▶ What needs to be done: Reproduce exactly, and only, the lines running from the start of the entries below to the line containing "(-127.1, 60.4)], HOUSING_TOPS)".

▶ Scripts that build objects:
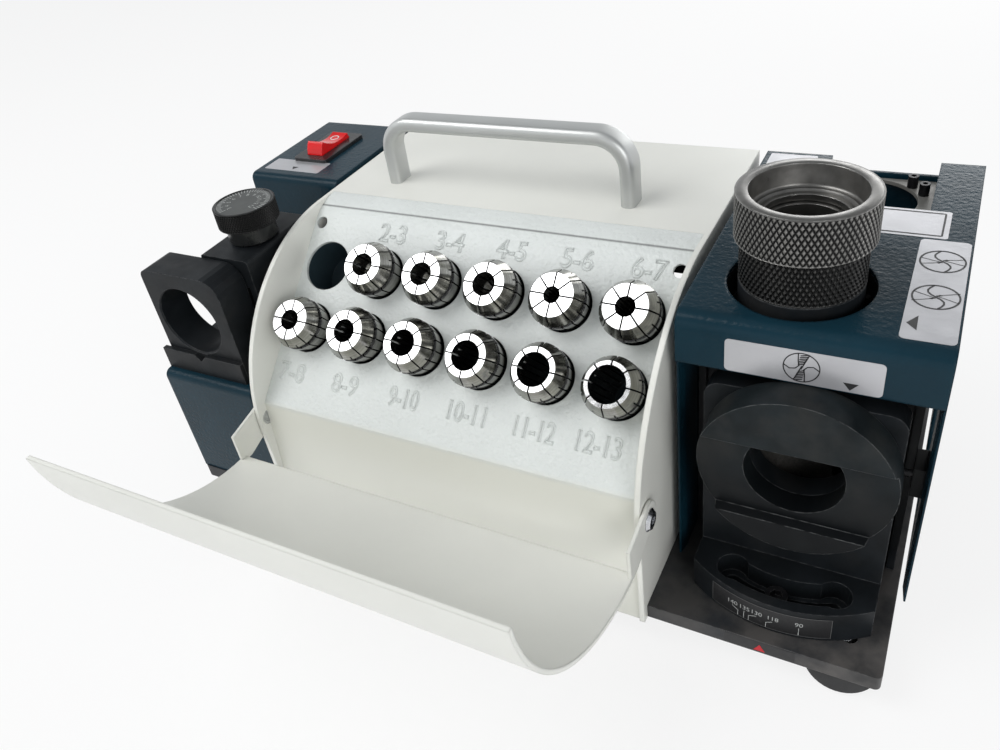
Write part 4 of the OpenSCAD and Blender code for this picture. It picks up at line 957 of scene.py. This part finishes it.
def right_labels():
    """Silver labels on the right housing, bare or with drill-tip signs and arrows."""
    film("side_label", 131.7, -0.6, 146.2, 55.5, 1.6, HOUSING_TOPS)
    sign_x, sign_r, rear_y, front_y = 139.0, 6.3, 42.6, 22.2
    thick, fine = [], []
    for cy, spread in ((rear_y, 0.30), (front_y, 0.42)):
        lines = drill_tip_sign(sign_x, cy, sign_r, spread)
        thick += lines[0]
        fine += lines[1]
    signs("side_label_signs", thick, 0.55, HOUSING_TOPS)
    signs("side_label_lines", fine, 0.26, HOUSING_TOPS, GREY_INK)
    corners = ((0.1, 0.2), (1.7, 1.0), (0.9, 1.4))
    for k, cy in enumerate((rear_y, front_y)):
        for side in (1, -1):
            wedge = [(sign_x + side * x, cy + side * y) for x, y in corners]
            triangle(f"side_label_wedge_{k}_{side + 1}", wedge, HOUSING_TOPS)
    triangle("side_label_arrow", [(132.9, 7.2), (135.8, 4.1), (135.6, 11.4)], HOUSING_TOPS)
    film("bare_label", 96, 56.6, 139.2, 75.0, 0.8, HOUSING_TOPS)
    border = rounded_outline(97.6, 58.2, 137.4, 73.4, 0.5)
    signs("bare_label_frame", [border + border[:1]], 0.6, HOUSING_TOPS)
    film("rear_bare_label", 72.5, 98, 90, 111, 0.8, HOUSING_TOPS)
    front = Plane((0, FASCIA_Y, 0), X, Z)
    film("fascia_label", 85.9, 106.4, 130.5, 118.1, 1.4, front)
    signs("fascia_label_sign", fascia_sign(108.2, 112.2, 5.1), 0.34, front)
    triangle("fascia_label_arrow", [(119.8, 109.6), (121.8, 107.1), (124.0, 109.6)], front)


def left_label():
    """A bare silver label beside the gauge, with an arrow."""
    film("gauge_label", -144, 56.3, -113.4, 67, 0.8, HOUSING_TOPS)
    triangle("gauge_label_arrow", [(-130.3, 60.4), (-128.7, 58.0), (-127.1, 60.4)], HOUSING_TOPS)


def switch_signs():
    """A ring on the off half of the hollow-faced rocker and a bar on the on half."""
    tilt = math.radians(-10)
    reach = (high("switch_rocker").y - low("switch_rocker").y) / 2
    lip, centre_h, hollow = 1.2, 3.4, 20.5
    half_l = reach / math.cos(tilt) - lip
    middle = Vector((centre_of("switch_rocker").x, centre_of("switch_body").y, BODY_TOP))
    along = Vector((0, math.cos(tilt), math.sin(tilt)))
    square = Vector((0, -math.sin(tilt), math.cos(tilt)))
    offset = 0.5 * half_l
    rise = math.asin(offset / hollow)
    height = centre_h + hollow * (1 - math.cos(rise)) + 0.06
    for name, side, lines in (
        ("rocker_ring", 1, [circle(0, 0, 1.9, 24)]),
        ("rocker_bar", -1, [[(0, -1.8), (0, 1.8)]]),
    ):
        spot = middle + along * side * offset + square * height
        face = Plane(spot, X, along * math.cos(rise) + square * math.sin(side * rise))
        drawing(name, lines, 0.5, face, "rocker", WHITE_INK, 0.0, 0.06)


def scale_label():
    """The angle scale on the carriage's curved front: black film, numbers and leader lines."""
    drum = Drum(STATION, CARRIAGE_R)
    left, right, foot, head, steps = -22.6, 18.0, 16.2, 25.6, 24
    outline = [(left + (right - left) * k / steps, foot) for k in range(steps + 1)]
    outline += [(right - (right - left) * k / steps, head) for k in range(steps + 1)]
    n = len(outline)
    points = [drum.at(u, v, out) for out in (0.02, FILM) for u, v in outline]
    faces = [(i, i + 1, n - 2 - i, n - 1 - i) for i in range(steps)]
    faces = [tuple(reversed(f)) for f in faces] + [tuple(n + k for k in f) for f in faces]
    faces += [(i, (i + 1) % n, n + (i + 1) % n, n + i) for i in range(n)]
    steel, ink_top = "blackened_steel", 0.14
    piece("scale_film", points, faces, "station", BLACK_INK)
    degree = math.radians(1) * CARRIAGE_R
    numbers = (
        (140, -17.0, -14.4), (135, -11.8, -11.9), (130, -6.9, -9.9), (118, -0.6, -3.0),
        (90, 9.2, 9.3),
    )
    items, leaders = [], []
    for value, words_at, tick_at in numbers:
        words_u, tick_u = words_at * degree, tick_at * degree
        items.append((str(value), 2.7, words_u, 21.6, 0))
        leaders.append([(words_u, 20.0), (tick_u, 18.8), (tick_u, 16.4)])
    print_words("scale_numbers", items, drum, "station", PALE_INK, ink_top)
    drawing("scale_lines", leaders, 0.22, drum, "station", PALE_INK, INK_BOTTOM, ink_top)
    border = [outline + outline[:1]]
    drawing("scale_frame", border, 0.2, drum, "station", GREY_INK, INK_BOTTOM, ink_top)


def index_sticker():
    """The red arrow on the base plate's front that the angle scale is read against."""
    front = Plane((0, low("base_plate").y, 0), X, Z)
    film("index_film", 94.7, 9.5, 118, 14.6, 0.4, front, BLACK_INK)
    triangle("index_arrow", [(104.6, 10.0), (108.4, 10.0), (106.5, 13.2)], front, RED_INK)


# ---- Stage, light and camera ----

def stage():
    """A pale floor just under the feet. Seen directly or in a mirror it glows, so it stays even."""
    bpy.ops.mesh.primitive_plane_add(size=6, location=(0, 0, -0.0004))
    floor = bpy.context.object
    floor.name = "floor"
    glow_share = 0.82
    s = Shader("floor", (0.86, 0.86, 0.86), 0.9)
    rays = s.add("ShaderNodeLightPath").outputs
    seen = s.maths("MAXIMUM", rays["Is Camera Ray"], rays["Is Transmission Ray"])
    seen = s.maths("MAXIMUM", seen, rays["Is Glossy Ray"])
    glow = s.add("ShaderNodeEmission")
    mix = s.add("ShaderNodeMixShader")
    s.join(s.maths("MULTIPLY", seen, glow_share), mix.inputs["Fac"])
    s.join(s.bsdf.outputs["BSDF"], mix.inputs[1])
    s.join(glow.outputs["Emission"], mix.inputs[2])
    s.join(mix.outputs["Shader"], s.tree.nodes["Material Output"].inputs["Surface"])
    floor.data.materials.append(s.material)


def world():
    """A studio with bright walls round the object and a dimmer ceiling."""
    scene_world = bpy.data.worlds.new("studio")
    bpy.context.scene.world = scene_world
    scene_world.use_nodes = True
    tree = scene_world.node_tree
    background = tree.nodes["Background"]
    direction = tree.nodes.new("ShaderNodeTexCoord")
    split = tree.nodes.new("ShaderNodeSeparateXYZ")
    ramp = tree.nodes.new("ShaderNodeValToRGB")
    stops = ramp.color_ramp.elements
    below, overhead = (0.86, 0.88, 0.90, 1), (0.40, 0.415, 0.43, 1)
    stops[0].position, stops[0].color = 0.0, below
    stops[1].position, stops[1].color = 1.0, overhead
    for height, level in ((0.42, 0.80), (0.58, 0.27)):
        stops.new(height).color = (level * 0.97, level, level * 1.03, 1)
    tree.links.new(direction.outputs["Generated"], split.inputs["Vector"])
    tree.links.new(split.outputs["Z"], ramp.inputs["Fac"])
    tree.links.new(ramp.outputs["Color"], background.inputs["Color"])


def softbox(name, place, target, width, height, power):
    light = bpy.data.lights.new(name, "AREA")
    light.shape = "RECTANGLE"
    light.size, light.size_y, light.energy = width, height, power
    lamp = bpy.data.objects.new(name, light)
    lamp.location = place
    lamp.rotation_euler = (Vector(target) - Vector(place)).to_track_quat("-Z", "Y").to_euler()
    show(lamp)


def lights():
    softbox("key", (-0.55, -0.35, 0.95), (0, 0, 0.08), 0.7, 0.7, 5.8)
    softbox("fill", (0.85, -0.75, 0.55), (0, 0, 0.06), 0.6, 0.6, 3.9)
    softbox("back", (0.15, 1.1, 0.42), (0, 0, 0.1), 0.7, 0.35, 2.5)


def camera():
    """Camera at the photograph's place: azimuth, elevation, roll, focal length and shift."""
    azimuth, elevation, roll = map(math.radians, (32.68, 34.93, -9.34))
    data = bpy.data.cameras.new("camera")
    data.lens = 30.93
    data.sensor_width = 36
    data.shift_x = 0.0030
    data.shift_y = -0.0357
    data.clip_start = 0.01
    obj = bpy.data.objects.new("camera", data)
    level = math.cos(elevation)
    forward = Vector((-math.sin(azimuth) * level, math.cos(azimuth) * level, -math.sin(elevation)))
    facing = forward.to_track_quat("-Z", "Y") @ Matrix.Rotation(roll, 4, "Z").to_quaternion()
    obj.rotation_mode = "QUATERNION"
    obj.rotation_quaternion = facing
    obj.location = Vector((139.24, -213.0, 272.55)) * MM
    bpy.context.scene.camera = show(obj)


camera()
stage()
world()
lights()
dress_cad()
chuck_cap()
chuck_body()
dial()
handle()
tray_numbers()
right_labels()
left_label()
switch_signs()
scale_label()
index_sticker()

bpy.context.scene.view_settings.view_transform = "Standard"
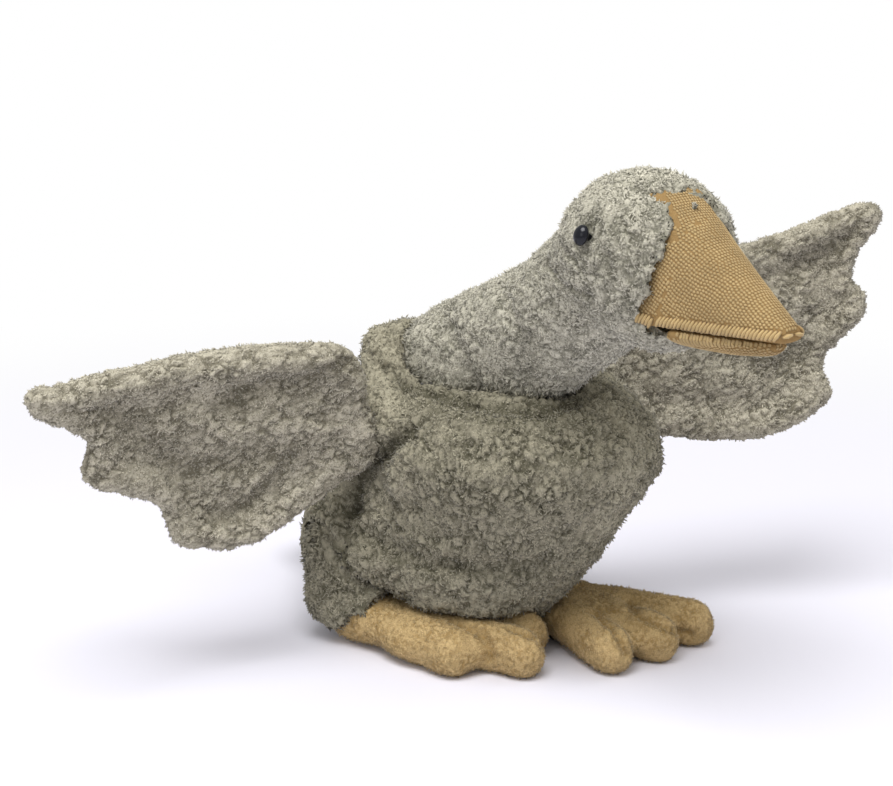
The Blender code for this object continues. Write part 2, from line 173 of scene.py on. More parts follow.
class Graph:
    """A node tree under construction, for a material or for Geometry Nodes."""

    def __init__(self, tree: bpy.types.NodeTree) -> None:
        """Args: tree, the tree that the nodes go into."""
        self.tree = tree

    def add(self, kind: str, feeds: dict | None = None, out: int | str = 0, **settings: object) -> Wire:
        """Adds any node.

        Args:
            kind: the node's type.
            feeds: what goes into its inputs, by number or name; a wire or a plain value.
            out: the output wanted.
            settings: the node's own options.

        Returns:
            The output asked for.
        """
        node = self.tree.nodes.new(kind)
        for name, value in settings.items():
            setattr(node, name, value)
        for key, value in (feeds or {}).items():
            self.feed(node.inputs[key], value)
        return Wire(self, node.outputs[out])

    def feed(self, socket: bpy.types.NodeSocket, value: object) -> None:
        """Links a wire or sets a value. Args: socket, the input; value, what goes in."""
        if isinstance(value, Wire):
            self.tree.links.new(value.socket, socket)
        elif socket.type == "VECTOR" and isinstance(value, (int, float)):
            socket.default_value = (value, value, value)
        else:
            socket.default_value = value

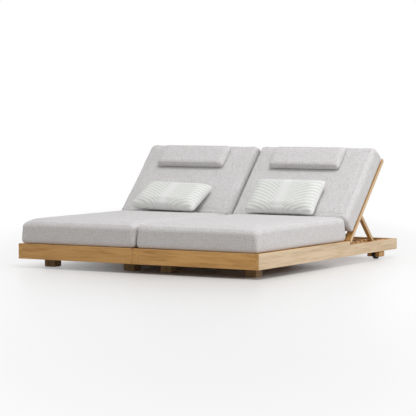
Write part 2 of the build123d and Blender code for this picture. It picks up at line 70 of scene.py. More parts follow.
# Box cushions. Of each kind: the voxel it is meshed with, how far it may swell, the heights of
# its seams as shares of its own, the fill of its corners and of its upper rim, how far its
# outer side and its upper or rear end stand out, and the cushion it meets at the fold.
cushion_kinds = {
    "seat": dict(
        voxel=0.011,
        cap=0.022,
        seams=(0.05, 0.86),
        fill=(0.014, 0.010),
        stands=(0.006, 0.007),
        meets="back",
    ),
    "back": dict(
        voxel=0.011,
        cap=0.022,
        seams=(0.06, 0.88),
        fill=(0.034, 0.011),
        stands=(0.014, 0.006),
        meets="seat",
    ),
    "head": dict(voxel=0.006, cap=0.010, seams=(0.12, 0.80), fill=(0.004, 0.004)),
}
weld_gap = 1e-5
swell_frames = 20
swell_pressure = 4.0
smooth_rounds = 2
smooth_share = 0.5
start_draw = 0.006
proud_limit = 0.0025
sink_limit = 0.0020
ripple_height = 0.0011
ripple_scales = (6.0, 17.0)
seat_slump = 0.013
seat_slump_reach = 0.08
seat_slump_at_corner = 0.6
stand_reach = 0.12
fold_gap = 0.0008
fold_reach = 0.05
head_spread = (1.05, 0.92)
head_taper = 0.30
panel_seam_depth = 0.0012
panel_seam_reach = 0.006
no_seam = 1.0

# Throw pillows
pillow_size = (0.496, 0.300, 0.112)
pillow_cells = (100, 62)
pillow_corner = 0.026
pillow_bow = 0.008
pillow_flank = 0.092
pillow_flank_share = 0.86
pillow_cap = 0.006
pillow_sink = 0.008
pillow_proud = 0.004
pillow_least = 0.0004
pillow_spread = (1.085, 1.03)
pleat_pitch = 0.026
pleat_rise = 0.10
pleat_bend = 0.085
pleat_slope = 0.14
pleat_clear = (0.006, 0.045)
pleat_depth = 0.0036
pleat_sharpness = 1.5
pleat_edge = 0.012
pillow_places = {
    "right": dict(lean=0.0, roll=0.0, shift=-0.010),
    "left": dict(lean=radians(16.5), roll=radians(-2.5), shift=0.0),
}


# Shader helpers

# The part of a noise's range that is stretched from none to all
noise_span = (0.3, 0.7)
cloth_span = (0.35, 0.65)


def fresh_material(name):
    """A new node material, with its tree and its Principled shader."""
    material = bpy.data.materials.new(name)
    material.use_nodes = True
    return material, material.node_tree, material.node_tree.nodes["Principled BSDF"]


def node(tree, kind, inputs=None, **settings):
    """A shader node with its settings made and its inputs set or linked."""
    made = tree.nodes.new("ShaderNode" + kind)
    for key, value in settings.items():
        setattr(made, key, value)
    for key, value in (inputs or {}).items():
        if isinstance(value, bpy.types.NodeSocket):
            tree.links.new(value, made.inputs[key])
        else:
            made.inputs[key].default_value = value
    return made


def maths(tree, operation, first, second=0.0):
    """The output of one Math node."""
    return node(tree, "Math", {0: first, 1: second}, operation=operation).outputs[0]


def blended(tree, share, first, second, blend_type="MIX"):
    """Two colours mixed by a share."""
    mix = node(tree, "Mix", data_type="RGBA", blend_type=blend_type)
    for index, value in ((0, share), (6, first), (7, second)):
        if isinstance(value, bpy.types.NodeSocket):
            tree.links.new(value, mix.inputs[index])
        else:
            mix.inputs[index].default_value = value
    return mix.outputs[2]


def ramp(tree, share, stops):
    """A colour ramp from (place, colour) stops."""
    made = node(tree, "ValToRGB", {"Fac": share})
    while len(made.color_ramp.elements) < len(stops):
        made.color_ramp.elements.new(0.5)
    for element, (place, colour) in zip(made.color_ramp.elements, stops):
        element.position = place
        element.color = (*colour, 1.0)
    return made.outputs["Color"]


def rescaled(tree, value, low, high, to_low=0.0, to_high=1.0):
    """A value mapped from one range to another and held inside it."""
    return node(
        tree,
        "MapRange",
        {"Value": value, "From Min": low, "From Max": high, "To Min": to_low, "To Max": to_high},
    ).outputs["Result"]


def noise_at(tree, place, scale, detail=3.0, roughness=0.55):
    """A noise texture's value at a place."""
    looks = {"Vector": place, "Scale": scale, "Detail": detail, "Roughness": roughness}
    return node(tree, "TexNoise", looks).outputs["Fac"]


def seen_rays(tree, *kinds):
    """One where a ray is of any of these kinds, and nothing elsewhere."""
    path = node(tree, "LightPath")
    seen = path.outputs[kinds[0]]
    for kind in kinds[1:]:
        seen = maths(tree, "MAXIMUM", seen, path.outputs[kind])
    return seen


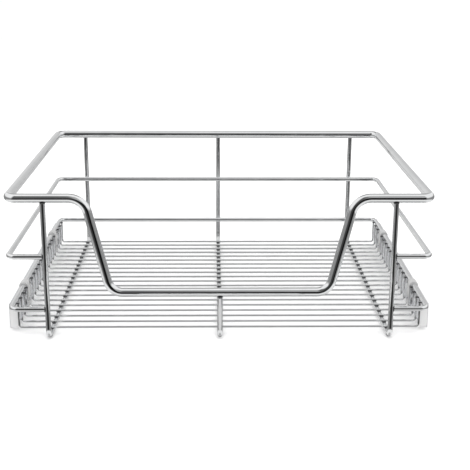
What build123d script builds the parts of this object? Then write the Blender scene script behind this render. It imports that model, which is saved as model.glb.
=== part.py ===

▶ Answer to the problem:
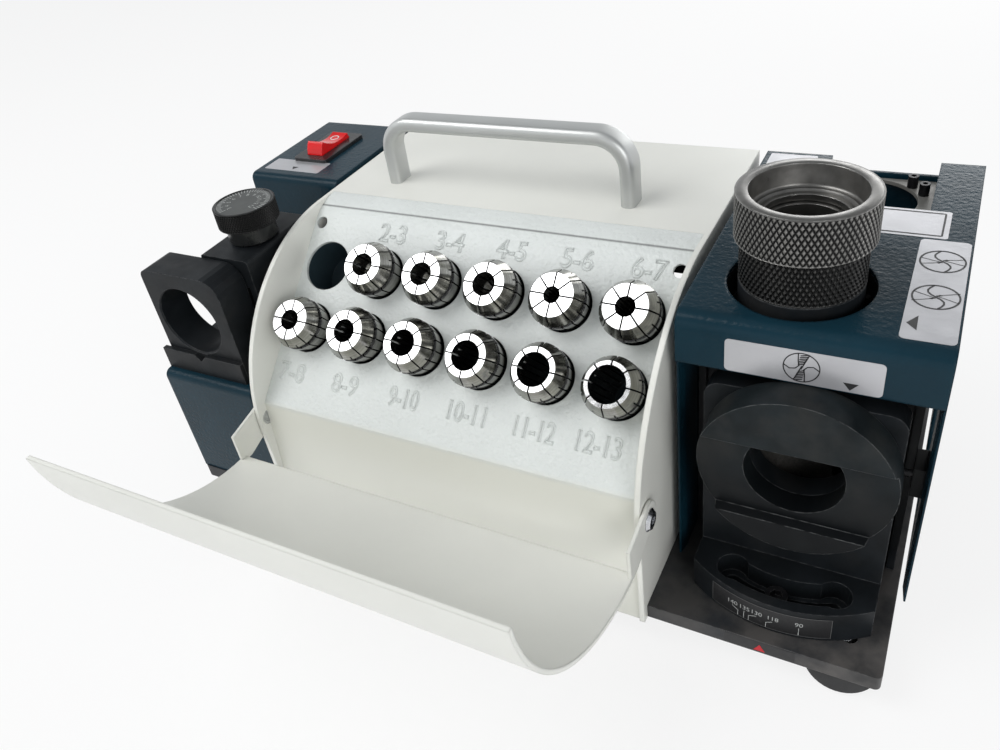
Write part 4 of the OpenSCAD and Blender code for this picture. It picks up at line 957 of scene.py. This part finishes it.
def right_labels():
    """Silver labels on the right housing, bare or with drill-tip signs and arrows."""
    film("side_label", 131.7, -0.6, 146.2, 55.5, 1.6, HOUSING_TOPS)
    sign_x, sign_r, rear_y, front_y = 139.0, 6.3, 42.6, 22.2
    thick, fine = [], []
    for cy, spread in ((rear_y, 0.30), (front_y, 0.42)):
        lines = drill_tip_sign(sign_x, cy, sign_r, spread)
        thick += lines[0]
        fine += lines[1]
    signs("side_label_signs", thick, 0.55, HOUSING_TOPS)
    signs("side_label_lines", fine, 0.26, HOUSING_TOPS, GREY_INK)
    corners = ((0.1, 0.2), (1.7, 1.0), (0.9, 1.4))
    for k, cy in enumerate((rear_y, front_y)):
        for side in (1, -1):
            wedge = [(sign_x + side * x, cy + side * y) for x, y in corners]
            triangle(f"side_label_wedge_{k}_{side + 1}", wedge, HOUSING_TOPS)
    triangle("side_label_arrow", [(132.9, 7.2), (135.8, 4.1), (135.6, 11.4)], HOUSING_TOPS)
    film("bare_label", 96, 56.6, 139.2, 75.0, 0.8, HOUSING_TOPS)
    border = rounded_outline(97.6, 58.2, 137.4, 73.4, 0.5)
    signs("bare_label_frame", [border + border[:1]], 0.6, HOUSING_TOPS)
    film("rear_bare_label", 72.5, 98, 90, 111, 0.8, HOUSING_TOPS)
    front = Plane((0, FASCIA_Y, 0), X, Z)
    film("fascia_label", 85.9, 106.4, 130.5, 118.1, 1.4, front)
    signs("fascia_label_sign", fascia_sign(108.2, 112.2, 5.1), 0.34, front)
    triangle("fascia_label_arrow", [(119.8, 109.6), (121.8, 107.1), (124.0, 109.6)], front)


def left_label():
    """A bare silver label beside the gauge, with an arrow."""
    film("gauge_label", -144, 56.3, -113.4, 67, 0.8, HOUSING_TOPS)
    triangle("gauge_label_arrow", [(-130.3, 60.4), (-128.7, 58.0), (-127.1, 60.4)], HOUSING_TOPS)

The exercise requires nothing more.